O seu pai, garantiu, é a sua “grande referência”. E neste álbum reproduz uma interpretação dele de “Fado dos Passarinhos”, vinda de 1981, de um programa de Sansão Coelho, que no início da década de 1980 apresentou "Cantos e Contos de Coimbra" na RTP.
O álbum abre com um dos temas mais conhecidos do fado de Coimbra, “Balada da Despedida”, vulgo “Coimbra tem mais encanto”, que conta com a colaboração do artista de Hip Hop MC Ruze, que acrescentou palavras suas.
Mc Ruze “estava perfeitamente habilitado a escrever, pois conhece a realidade da cidade e as suas vivências, e escreveu logo”.
Na sua opinião, “é um dos temas mais bem conseguidos, até pela sua ousadia”.
Mafalda Umbelino, com uma carreira mais ligada à música lírica, professora no Fado ao Centro, é a única voz feminina no disco.
João Farinha há muitos anos que desenvolve a sua faceta como autor e compositor, pela “vontade de criar” temas seus.
Além de “Será”, Farinha assina, com José Rebola, a letra de “Viver Assim”, para a qual compôs a música.
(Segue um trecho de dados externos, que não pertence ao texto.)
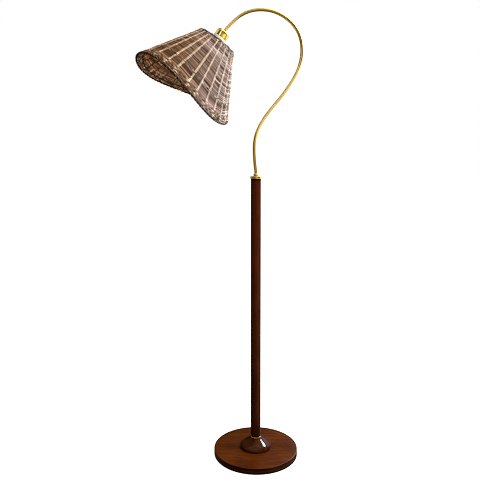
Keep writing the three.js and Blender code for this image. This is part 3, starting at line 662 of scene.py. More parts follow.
def thread(depth, pitch, low, high):
    """Rounded screw thread on every ring of a profile between two heights."""
    def radius(r, z, a):
        k = 0.5 - 0.5 * np.cos(2 * math.pi * ((z - low) / pitch) - a)
        edge = min(1.0, max(0.0, (z - low) / pitch), max(0.0, (high - z) / pitch))
        return np.full(len(a), r) - depth * k * edge
    return radius


zs = np.linspace(-26.8, -7.6, 44)
finish_piece(mesh_from("bulb_thread", *held(lathe([
    (11.7, -28.2), (13.0, -28.2), *[(13.1, z) for z in zs], (12.4, -6.6), (10.6, -4.6), (9.0, -3.6), (6.2, -3.2), (6.2, -4.4), (8.6, -4.8), (11.2, -8.2)],
    72, True, thread(0.75, 3.2, -26.8, -7.6)))), "arm", "bulb_metal", ALUMINIUM, "bulb_cap")
zs = np.linspace(-25.6, -0.6, 50)
finish_piece(mesh_from("socket_thread", *held(lathe([
    *[(14.45, z) for z in zs], *[(13.95, z) for z in zs[::-1]]], 72, True, thread(0.45, 3.2, -25.6, -0.6)))), "arm", "brass", BRASS_INNER, "screw_shell")

# ------------------------------------------------------------------- shade

WAVE_PHASE = rad(33.0)
rim_depth = lambda a: 197.2 + 24.6 * np.cos(2 * (a + WAVE_PHASE)) - 3.5 * np.cos(a)
rim_radius = lambda a: 184 - 5.5 * np.cos(2 * (a + WAVE_PHASE))
TOP_Z, TOP_R, HALF_WALL = -7.4, 69.45, 2.2
RIBS = 24
RIB_PHASE = 0.0

# The ribs aren't quite evenly spaced: the turn at which each of them stands, in degrees.
RIB_TURNS = np.array([-126.8, -111.4, -99.2, -81.4, -69.0, -53.3, -36.6, -20.6, -7.4, 9.4, 23.1, 38.8, 52.4, 68.9, 82.6,
                      97.4, 113.9, 127.8, 143.9, 157.6, 173.2, 188.6, 202.3, 218.4])


def true_angle(t):
    """Even turns, one step per rib, to the angles at which the ribs stand."""
    x = np.asarray(t, float) * RIBS / (2 * math.pi)
    whole = np.floor(x / RIBS)
    x = x - whole * RIBS
    marks = np.append(RIB_TURNS, RIB_TURNS[0] + 360)
    return np.radians(np.interp(x, np.arange(RIBS + 1), marks)) + 2 * math.pi * whole


def wall(u, a, off=0.0):
    """Point on the middle of the woven wall, off along its normal, and that normal, in the shade's frame."""
    a = true_angle(a)
    r1, z1 = rim_radius(a) - 7.6, -(rim_depth(a) - 10.4)
    slope = np.arctan2(r1 - TOP_R, TOP_Z - z1)
    nr, nz = np.cos(slope), np.sin(slope)
    r = TOP_R + (r1 - TOP_R) * u - HALF_WALL / nr + nr * off
    z = TOP_Z + (z1 - TOP_Z) * u + nz * off
    c, s = np.cos(a), np.sin(a)
    return np.stack([r * c, r * s, z], -1), np.stack([nr * c, nr * s, nz], -1)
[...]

A parceria com Rebola assina também “Se Soubesse”, com Farinha na composição da música, que Mafalda Umbelino canta.
João Farinha afirmou que quis incorporar neste álbum temas de sua autoria. “O que é dar um pouco mais de mim, enquanto artista, uma dádiva para o futuro. É a minha marca pessoal, ao fim ao cabo, é a minha forma de comunicar através da música e, obviamente, isto tinha de estar refletido neste disco”, disse, sublinhando a colaboração de José Rebola nas letras.
A inclusão de “Verdes Anos” no alinhamento é uma homenagem de João Farinha ao “enorme Carlos Paredes” a quem deve o seu interesse pelo fado de Coimbra, que despertou ao receber de seu pai o CD “O Melhor de Carlos Paredes”.
O álbum “A Conta que Deus Fez” vai ser apresentado, com todos os convidados, na próxima sexta-feira, às 21:30, no Convento S. Francisco, em Coimbra. No dia 06 de outubro, às 17:00, estará no palco da Casa da Música, no Porto.